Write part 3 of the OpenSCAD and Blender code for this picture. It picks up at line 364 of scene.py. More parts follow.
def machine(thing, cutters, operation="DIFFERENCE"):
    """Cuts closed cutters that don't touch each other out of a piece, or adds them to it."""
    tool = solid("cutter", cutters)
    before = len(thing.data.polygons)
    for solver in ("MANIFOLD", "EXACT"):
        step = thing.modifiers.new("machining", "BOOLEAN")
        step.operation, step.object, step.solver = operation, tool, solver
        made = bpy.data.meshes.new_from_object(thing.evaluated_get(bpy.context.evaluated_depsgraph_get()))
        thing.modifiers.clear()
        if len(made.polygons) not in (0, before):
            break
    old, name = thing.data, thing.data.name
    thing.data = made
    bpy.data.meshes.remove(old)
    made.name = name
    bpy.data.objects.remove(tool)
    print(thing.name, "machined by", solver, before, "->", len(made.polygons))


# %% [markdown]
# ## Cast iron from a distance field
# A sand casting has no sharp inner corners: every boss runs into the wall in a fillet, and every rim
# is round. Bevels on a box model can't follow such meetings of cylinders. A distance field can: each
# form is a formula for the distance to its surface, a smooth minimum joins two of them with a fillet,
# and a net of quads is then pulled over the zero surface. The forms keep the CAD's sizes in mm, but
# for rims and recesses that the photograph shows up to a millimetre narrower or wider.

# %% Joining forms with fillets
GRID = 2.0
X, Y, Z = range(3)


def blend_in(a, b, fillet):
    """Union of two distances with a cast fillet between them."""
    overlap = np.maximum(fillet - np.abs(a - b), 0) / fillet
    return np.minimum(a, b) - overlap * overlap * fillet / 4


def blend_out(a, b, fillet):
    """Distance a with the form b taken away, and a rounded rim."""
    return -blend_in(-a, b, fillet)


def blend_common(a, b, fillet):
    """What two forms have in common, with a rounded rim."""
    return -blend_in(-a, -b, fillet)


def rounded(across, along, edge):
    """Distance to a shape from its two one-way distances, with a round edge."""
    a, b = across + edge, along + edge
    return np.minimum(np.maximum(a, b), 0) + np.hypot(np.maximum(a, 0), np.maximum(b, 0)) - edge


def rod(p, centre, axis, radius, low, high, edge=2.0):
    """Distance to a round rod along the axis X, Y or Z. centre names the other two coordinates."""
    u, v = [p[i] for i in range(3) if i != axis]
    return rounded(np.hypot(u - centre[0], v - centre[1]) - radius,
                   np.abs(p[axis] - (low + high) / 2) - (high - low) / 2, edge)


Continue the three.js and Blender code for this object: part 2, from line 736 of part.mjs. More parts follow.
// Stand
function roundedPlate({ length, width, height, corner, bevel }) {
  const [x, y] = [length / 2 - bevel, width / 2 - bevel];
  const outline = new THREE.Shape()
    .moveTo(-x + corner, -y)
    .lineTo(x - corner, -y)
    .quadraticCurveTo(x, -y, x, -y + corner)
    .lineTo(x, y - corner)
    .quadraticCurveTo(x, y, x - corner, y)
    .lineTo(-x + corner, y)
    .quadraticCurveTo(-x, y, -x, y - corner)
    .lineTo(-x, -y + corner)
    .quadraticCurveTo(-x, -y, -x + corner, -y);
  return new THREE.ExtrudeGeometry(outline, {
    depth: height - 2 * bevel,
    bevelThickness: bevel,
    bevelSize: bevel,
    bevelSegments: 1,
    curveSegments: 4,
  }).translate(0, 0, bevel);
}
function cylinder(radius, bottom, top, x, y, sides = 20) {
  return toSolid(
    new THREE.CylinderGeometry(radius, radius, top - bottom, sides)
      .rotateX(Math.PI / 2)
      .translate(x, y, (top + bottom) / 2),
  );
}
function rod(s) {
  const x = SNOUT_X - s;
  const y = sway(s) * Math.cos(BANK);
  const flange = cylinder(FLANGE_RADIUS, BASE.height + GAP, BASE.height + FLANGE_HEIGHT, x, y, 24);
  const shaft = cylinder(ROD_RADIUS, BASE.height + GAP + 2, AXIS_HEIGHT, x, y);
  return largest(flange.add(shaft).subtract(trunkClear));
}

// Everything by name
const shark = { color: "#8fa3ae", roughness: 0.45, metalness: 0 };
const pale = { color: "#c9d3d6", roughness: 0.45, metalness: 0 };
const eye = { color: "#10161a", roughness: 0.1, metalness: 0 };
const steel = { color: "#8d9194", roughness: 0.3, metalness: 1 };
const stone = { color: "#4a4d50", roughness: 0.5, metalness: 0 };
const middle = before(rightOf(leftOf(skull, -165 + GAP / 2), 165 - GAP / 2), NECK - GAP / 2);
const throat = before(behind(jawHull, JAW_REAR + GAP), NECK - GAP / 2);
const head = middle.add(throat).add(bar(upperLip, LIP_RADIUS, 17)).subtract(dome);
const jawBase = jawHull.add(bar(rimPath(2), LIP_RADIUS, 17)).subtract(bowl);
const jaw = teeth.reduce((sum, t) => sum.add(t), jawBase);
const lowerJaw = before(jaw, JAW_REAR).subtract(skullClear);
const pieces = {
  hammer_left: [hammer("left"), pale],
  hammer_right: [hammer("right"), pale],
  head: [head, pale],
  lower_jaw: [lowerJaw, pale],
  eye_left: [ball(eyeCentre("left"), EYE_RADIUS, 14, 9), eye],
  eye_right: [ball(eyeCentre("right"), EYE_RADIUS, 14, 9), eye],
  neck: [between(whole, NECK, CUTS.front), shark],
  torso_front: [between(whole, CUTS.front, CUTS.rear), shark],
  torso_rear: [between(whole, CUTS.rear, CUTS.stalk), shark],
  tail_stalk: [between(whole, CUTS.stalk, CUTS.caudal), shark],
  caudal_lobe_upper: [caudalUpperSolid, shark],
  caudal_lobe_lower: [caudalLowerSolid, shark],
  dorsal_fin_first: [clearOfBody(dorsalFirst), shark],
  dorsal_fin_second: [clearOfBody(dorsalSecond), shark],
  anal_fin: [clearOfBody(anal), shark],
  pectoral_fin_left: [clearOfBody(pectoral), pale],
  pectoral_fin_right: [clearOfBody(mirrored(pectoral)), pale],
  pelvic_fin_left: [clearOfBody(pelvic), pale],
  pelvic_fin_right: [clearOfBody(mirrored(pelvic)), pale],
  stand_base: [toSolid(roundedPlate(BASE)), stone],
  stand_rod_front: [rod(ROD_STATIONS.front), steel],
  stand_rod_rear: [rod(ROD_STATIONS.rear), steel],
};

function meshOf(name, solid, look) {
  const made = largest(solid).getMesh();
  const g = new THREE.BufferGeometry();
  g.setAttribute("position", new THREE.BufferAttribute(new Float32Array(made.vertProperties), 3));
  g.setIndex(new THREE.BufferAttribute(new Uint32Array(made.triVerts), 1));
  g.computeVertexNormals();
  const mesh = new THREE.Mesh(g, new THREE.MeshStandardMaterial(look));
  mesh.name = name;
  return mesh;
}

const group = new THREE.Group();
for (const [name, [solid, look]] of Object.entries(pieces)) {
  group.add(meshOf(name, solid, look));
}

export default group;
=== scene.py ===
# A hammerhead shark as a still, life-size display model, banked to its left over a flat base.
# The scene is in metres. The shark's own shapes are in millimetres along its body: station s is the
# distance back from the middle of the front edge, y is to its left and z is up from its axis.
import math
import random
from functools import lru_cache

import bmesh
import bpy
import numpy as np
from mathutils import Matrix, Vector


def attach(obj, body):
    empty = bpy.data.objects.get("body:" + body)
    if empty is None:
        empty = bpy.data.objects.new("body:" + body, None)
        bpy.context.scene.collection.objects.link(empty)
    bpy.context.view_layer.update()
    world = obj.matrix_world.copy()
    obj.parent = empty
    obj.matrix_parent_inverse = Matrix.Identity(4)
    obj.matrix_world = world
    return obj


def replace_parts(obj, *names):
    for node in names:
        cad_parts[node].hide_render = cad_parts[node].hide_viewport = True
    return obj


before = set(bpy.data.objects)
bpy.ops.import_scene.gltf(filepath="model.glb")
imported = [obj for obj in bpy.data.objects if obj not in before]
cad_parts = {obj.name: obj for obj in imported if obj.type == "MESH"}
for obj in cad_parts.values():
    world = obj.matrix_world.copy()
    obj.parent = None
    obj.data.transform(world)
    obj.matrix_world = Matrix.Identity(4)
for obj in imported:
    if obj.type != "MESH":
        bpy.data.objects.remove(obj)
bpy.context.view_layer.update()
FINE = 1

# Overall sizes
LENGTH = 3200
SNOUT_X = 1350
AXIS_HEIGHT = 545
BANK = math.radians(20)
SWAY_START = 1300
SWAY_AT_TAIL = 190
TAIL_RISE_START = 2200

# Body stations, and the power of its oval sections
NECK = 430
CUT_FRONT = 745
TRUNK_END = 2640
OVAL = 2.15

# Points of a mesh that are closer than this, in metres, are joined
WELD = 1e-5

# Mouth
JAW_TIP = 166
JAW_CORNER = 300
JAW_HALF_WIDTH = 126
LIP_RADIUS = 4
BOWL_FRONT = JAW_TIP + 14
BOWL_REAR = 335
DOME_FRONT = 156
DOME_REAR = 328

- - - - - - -

Copy out precisely the lines from the line with "obj.matrix_world = Matrix.Identity(4)" to the line with "WELD = 1e-5" in the material above, including those two lines and omitting all the rest.

*Output of the task*.
    obj.matrix_world = Matrix.Identity(4)
for obj in imported:
    if obj.type != "MESH":
        bpy.data.objects.remove(obj)
bpy.context.view_layer.update()
FINE = 1

# Overall sizes
LENGTH = 3200
SNOUT_X = 1350
AXIS_HEIGHT = 545
BANK = math.radians(20)
SWAY_START = 1300
SWAY_AT_TAIL = 190
TAIL_RISE_START = 2200

# Body stations, and the power of its oval sections
NECK = 430
CUT_FRONT = 745
TRUNK_END = 2640
OVAL = 2.15

# Points of a mesh that are closer than this, in metres, are joined
WELD = 1e-5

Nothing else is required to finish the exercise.